I have many csv files in the path , and I hope to use pandas read_csv to read , then using pandas.concat to merge all return dataframe ,
but I think I do not use asyncio properly , because consumption of time did not shorten.
import asyncio
import time
import pandas as pd
import glob2
import os
async def read_csv(filename):
df = pd.read_csv(filename, header=None)
return df
t = time.time()
path = r'C:\LRM_STGY_REPO\IB_IN'
tasks = [asyncio.ensure_future(read_csv(i)) for i in list(glob2.iglob(os.path.join(path, "*.txt")))]
loop = asyncio.get_event_loop()
loop.run_until_complete(asyncio.wait(tasks))

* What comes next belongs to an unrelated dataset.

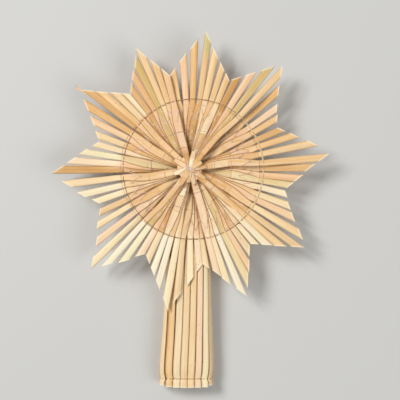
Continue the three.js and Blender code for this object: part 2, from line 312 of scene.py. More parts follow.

df = pd.concat([t.result() for t in tasks],ignore_index=True)
# print(df)
print( '%.4f' %(time.time()-t))
t = time.time()
def read_csv2(filename):
return pd.read_csv(filename, header=None)
df = pd.concat(map(read_csv2,glob2.iglob(os.path.join(path, "*.txt"))),ignore_index=True)
# print(df)
print( '%.4f' %(time.time()-t))
read_csv and read_csv2 have similar consumption time.
Or there are other ways to reduce the concat time .